There You Go Again: Part III, Finally
alec vanderboom
Duality is all. Eleven years after falling into that numbed slumber, I awoke to both new perils and new joys. It seemed significant numbers of people were having serious difficulty these days distinguishing between their right and their left, because both sides of the road were much more often occupied at once by the same rather large car. It turned out I did need to buy some new gear, because there was this new stuff called “armor” they now put inside all the joints of clothing to make you walk funny. Well, better to walk funny than not walk at all, so pony up I did. The wonderful sight of so many, many more motorcycles on the road was tempered by the fact that a proportionate number were themselves hazards to other bikers, when they rode in trick-riding close formation without trick-riding skills, wearing plastic teacups perched atop their heads to protect the exact 15 percent of skull surface that is rarely to never landed on.
Far happier to me was the presence of vastly greater numbers of women riders. A couple weeks after taking possession of my new bike, I had an experience that could never have occurred a decade before: on a Friday afternoon jaunt up Route 28 in the Catskills, a woman rider overtook me in the passing lane at exactly the same moment we both waved to another woman heading toward us in the oncoming. The only three riders in sight.
The omnipresence of GPS units on virtually every other machine made me defensively question what the heck was so bad about yellowing map pockets anyway, as well as the fact that I don’t really like the idea that a satellite knows exactly where I am at all times—not unless it’s going to care about me too. I had resisted a cell phone far into the transformation of human beings into animals who sprouted wads of black plastic and wireless impulses from their left ears. Then, suddenly, the night that found me riding an unfamiliar machine up the Thruway in the dark alone, a decision was made to enter the new century, and lo, yet another monthly bill from Verizon.
But GPS—could I really embrace this? I have yet to really figure out how that cell phone works, after all. And I was always so proud of my well-honed ability to read maps and distill them into magic-markered hieroglyphics easily read at speed. You’re going to tell me this was obsolete.
Well, yes.
The thought briefly visited that I sounded like someone irritably protesting how crank telephones had been good enough for Aunt Olive; what did I need one of those new dial machines for? Then came the evening when a few motorcyclists were visiting, and I brought out my 1997 Rand McNally atlas pulling apart at the seams in order to show off my local-roads prowess: one of them started laughing and said, “Look! It’s analog GPS!” I figured I would soon succumb there too. And figure out how to pay for it later, like so much else.
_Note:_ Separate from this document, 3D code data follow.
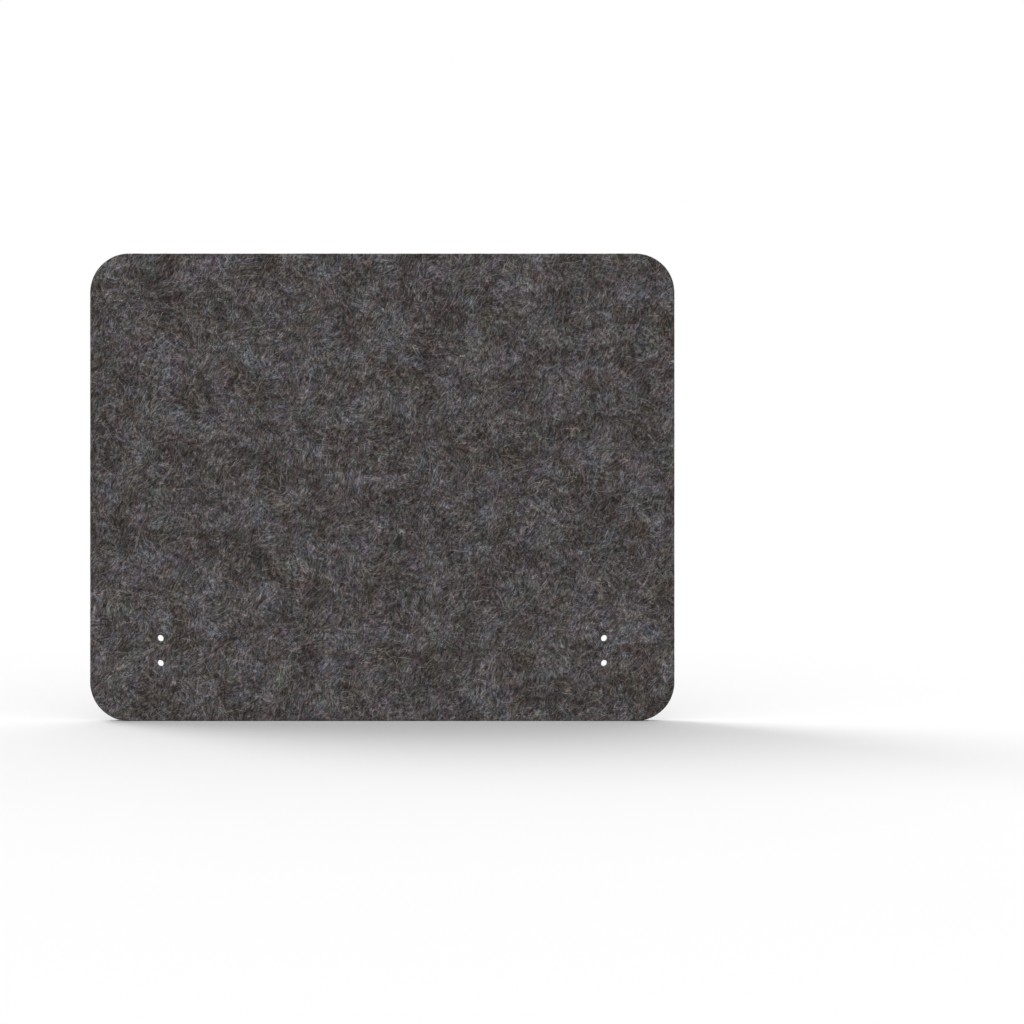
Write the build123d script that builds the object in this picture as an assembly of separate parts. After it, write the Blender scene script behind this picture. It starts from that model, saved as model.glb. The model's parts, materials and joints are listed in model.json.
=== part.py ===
"""Desk divider screen: an upright board of pressed felt, with a pair of bracket holes near each lower corner.

The board stands on its lower edge. Its width runs along X, its thickness along Y and its height along Z.
The front looks towards -Y. The origin is the middle of the lower edge, on the surface that it stands on.
It is a bonded sandwich: felt, film, core, film, felt. A moulded sleeve lines the core at each bolt hole.
All lengths are in millimetres.
"""

from build123d import *
import os

# The board
board_width = 750.0
board_height = 600.0
board_thickness = 12.0
corner_radius = 50.0

# The layers, from each outer face inwards; the core takes what thickness is left
face_felt_thickness = 3.0
bond_film_thickness = 0.2
bond_film_setback = 1.0

# The softened edge where the felt is cut, rounded round the board and bevelled round a bolt hole
cut_edge_round = 0.8
hole_rim_bevel = 0.4

# The bolt holes, for one bracket near each lower corner
bolt_hole_diameter = 8.5
bolt_hole_pitch = 32.0
bolt_column_from_side = 90.0
bolt_pair_above_edge = 90.0

# The sleeve that keeps a bolt from crushing the core
sleeve_wall = 1.25
sleeve_flange_width = 3.5
sleeve_flange_thickness = 1.0
sleeve_lead_in = 0.3
grip_rib_count = 6
grip_rib_height = 0.3
grip_rib_width = 0.8

# The room between a sleeve and what it sits in
rib_clearance = 0.05
flange_clearance = 0.15

# What is worked out from the sizes above
front_face = -board_thickness / 2
rear_face = board_thickness / 2
sandwich_front = front_face + face_felt_thickness
sandwich_rear = rear_face - face_felt_thickness
core_front = sandwich_front + bond_film_thickness
core_rear = sandwich_rear - bond_film_thickness
bolt_radius = bolt_hole_diameter / 2
sleeve_radius = bolt_radius + sleeve_wall
sleeve_seat_radius = sleeve_radius + grip_rib_height + rib_clearance
flange_radius = sleeve_radius + sleeve_flange_width
flange_seat_radius = flange_radius + flange_clearance
flange_front = sandwich_rear - sleeve_flange_thickness
bolt_column = board_width / 2 - bolt_column_from_side
bolt_upper = bolt_pair_above_edge + bolt_hole_pitch / 2
bolt_lower = bolt_pair_above_edge - bolt_hole_pitch / 2


def bolt_places():
    """The name of each bolt hole, with its place across the board and above the lower edge."""
    columns = {"left": -bolt_column, "right": bolt_column}
    rows = {"upper": bolt_upper, "lower": bolt_lower}
    return {f"{row}_{side}": (x, z) for side, x in columns.items() for row, z in rows.items()}


def upright(x, y, z):
    """An upright plane through a point, seen from the front, so that an extrusion comes forwards."""
    return Plane(origin=(x, y, z), x_dir=(1, 0, 0), z_dir=(0, -1, 0))


def round_bar(place, radius, front, rear):
    """A round bar through a bolt hole's place, from one depth to another."""
    x, z = place
    return extrude(upright(x, rear, z) * Circle(radius), rear - front)


def board_layer(front, rear, setback, hole_radius):
    """One layer of the board, cut to its rounded outline less a setback, with its four round holes."""
    width = board_width - 2 * setback
    height = board_height - 2 * setback
    outline = RectangleRounded(width, height, corner_radius - setback)
    layer = extrude(upright(0, rear, board_height / 2) * outline, rear - front)
    for place in bolt_places().values():
        layer -= round_bar(place, hole_radius, front, rear)
    return layer


def softened(layer, order):
    """A felt layer with its cut edges softened at its outer face, which is the first or the last along Y."""
    outer_face = layer.faces().sort_by(Axis.Y)[order]
    rims = [rim for hole in outer_face.inner_wires() for rim in hole.edges()]
    layer = chamfer(rims, hole_rim_bevel)
    outer_face = layer.faces().sort_by(Axis.Y)[order]
    return fillet(outer_face.outer_wire().edges(), cut_edge_round)


def front_felt():
    """The felt that faces the user."""
    return softened(board_layer(front_face, sandwich_front, 0, bolt_radius), 0)


def rear_felt():
    """The felt on the far side."""
    return softened(board_layer(sandwich_rear, rear_face, 0, bolt_radius), -1)


def front_bond_film():
    """The melted film that holds the front felt to the core, clear of the sleeves' bodies."""
    return board_layer(sandwich_front, core_front, bond_film_setback, sleeve_seat_radius)


def rear_bond_film():
    """The melted film that holds the rear felt to the core, clear of the sleeves' flanges."""
    return board_layer(core_rear, sandwich_rear, bond_film_setback, flange_seat_radius)


def core_board():
    """The stiff core, with a stepped seat for each sleeve."""
    core = board_layer(core_front, core_rear, 0, sleeve_seat_radius)
    for place in bolt_places().values():
        core -= round_bar(place, flange_seat_radius, flange_front, core_rear)
    return core


def grip_ribs(place):
    """The ribs along a sleeve's body that hold it in the core while the felts are bonded on."""
    x, z = place
    reach = sleeve_wall + grip_rib_height
    start = sandwich_front + sleeve_lead_in
    rib = Pos(bolt_radius + reach / 2, 0) * Rectangle(reach, grip_rib_width)
    ribs = Sketch() + [turn * rib for turn in PolarLocations(0, grip_rib_count)]
    return extrude(upright(x, flange_front, z) * ribs, flange_front - start)


def sleeve(place):
    """A flanged spacer sleeve, put in from the rear, that carries a bracket bolt's load past the core."""
    body = round_bar(place, sleeve_radius, sandwich_front, sandwich_rear)
    body = chamfer(body.faces().sort_by(Axis.Y)[0].edges(), sleeve_lead_in)
    body += round_bar(place, flange_radius, flange_front, sandwich_rear)
    body += grip_ribs(place)
    return body - round_bar(place, bolt_radius, sandwich_front, sandwich_rear)


def pieces():
    """Every separate piece of the screen, by its name."""
    made = {
        "front_felt": front_felt(),
        "front_bond_film": front_bond_film(),
        "core_board": core_board(),
        "rear_bond_film": rear_bond_film(),
        "rear_felt": rear_felt(),
    }
    for name, place in bolt_places().items():
        made[f"sleeve_{name}"] = sleeve(place)
    return made


os.makedirs("parts", exist_ok=True)
for piece_name, piece in pieces().items():
    export_step(piece, f"parts/{piece_name}.step")
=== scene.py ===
"""Desk divider screen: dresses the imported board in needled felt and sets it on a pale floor.

The board stands upright: X runs along its width, Y through its thickness and Z up.
The front looks towards -Y. All lengths are in metres.
"""

import functools
import json
import math
from typing import NamedTuple

import bmesh
import bpy
import numpy as np
from bpy.props import FloatProperty, FloatVectorProperty, IntProperty, PointerProperty
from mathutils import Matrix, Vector, geometry, noise


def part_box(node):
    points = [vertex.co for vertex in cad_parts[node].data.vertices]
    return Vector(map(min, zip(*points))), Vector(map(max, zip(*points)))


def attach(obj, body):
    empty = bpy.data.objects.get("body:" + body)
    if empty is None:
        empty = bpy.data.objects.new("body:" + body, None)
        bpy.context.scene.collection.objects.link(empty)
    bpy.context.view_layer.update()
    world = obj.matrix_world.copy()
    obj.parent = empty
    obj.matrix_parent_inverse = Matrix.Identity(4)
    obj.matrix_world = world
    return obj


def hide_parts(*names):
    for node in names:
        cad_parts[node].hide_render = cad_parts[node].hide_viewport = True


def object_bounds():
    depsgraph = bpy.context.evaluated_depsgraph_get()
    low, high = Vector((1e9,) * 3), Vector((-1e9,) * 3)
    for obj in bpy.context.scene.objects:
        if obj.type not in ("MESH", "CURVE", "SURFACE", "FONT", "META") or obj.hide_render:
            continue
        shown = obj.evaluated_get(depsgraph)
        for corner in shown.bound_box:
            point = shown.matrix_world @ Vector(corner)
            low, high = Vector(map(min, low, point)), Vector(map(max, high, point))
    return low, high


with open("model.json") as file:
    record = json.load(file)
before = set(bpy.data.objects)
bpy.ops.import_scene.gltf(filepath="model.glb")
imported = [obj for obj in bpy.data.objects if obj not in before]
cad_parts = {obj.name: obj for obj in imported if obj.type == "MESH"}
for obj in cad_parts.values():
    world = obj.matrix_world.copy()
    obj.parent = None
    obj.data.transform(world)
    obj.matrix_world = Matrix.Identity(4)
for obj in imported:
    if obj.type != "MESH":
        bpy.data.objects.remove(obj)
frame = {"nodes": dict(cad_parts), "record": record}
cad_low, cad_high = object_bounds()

bl_info = {
    "name": "Felt Desk Screen",
    "version": (1, 0, 0),
    "blender": (4, 5, 0),
    "location": "View3D > Sidebar > Desk Screen",
    "description": "Builds a bonded felt desk screen, with its stage, lights and camera",
    "category": "Add Mesh",
}

MM = 0.001
TURN = 2 * math.pi
QUARTER = TURN / 4
BODY = "root"

# What the frame says of the board
FRONT_Y = cad_low.y
REAR_Y = cad_high.y
WIDTH = cad_high.x - cad_low.x
HEIGHT = cad_high.z
MIDDLE = np.array((0, HEIGHT / 2))
SLEEVES = ("sleeve_upper_left", "sleeve_lower_left", "sleeve_upper_right", "sleeve_lower_right")
FILMS = ("front_bond_film", "rear_bond_film")
BOLT_RADIUS = frame["record"]["mounts"][0]["dims"]["hole_r_mm"] * MM

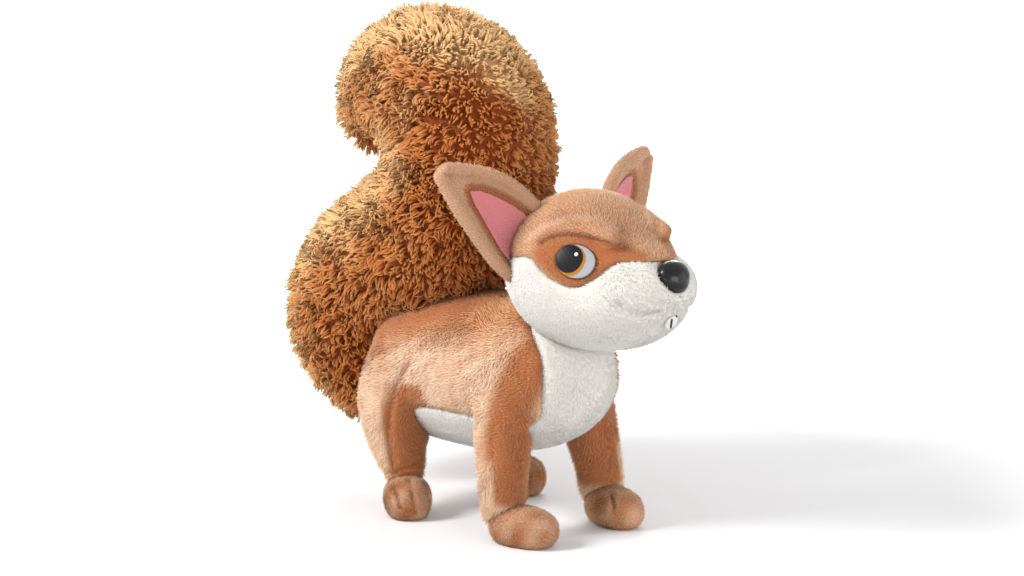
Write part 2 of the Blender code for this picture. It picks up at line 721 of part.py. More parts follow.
def main():
    for obj in list(bpy.data.objects):
        bpy.data.objects.remove(obj)
    parts = make_collection("plush_squirrel")
    cutters = make_collection("cutters")

    crown, face = make_head(parts, cutters)
    back, belly = make_body(parts, cutters)
    head_room = head_form("head_room", cutters, GAP)
    body_room = body_form("body_room", cutters, GAP)
    for panel in (back, belly):
        boolean(panel, head_room)
    nose, washer = make_nose(parts, cutters, (crown, face))
    teeth = surface_patch("teeth", parts, head_direction(*TEETH_PLACE), TEETH_HALF_WIDTH,
                          TEETH_HALF_HEIGHT, TEETH_THICKNESS, head_room)
    eye_across, eye_ahead, eye_above = EYE_PLACE
    for side, name in SIDES:
        ridge_room = tube("brow_room_" + name, cutters, round_ended(ridge_path(side, GAP)), 2)
        ear, lining = make_ear(parts, cutters, side, name)
        for piece in (ear, lining):
            boolean(piece, head_room)
            boolean(piece, ridge_room)
        eye_way = head_direction(side * eye_across, eye_ahead, eye_above)
        eye = surface_patch("eye_" + name, parts, eye_way, EYE_HALF_WIDTH, EYE_HALF_HEIGHT,
                            EYE_THICKNESS, head_room)
        boolean(eye, ridge_room)
        finish(ear, BROWN)
        finish(lining, PINK)
        finish(eye, BLACK, 0.5)
    limbs = make_limbs(parts, cutters, body_room)
    leg_rooms = [tube("rear_leg_room_" + name, cutters, round_ended(rear_leg_path(side, GAP), 2), 4)
                 for side, name in SIDES]
    tail = make_tail(parts, [body_room, head_room] + leg_rooms)

    for obj in [crown, back] + limbs:
        finish(obj, BROWN)
    for obj in (face, belly):
        finish(obj, WHITE)
    finish(teeth, WHITE, 0.8)
    finish(tail, TAIL_BROWN)
    finish(nose, BLACK, 0.15)
    finish(washer, WHITE, 0.4)
    for cutter in cutters.objects:
        cutter.hide_render = True
        cutter.display_type = "WIRE"
    centre_on_ground(parts, cutters)


main()
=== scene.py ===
"""Looks of the plush squirrel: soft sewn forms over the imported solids, with short pile on the body,
long curled pile on the tail, embroidered eyes, a glossy nose, and a pale studio.

Metres, +Z up, facing -Y. Places on the surface are named by pixels of the 1024 x 576 frame, and are
found by a ray from the camera, then mirrored to the other side of the toy.
"""
import math

import bmesh
import bpy
import numpy as np
from mathutils import Matrix, Vector
from mathutils.bvhtree import BVHTree
from mathutils.kdtree import KDTree


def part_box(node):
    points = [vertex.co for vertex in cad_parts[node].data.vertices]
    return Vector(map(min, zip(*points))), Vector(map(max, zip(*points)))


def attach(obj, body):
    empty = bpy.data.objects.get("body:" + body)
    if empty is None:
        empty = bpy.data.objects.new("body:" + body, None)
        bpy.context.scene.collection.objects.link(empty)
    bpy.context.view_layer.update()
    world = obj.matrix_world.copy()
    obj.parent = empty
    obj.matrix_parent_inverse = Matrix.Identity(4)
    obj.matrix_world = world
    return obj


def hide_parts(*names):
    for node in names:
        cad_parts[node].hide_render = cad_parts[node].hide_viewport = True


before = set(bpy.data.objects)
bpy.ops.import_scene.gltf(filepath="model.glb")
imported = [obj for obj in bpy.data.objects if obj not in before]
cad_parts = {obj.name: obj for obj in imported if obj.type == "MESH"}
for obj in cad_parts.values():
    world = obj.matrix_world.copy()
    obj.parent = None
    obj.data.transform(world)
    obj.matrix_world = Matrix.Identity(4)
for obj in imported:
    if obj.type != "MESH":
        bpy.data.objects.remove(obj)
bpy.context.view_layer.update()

# Camera: place, direction, lens, and the frame that the pixels below are counted in
CAMERA_PLACE = Vector((-0.9067, -1.0526, 0.3435))
CAMERA_FORWARD = Vector((0.6523, 0.7430, -0.1495)).normalized()
LENS_MM = 85
SENSOR_MM = 36
FRAME_WIDTH = 1024
FRAME_HEIGHT = 576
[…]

Yet motorcycling remains a fundamentally mechanical experience in a digital and electronic world, one that is increasingly distant from three dimensions. In it we still put our feet on the pegs, engage our muscles; our eyes relay information to and from our brains, and then there we are, in a real cutting-through-the-air moment. The dirt under our nails is real, and hard to get out. We are members of a society with drive and purpose to life, a world larger than ourselves. We create situations with certain difficulties, then go about solving them—together. Something to do, and in that concrete something, we find a way to be. It allows us to be good, to express that goodness to others. The gift of giving that becomes a gift to ourselves. It’s all a great relief. And this is the secret we hold.
It is still morning for me. I have just arisen from sleep. I learn new things while memories of the first life gently float to the surface, bursting as they reach air. I remember thinking I had written everything I had wanted to say in the first book, but this time I know for certain I did not. I could not. Because this is an infinite experience, spiraling deeper and deeper, all the way into what it means to be human. But how could a simple machine take us there? I do not know. And if you have to understand, I couldn’t possibly explain. But I still just might try.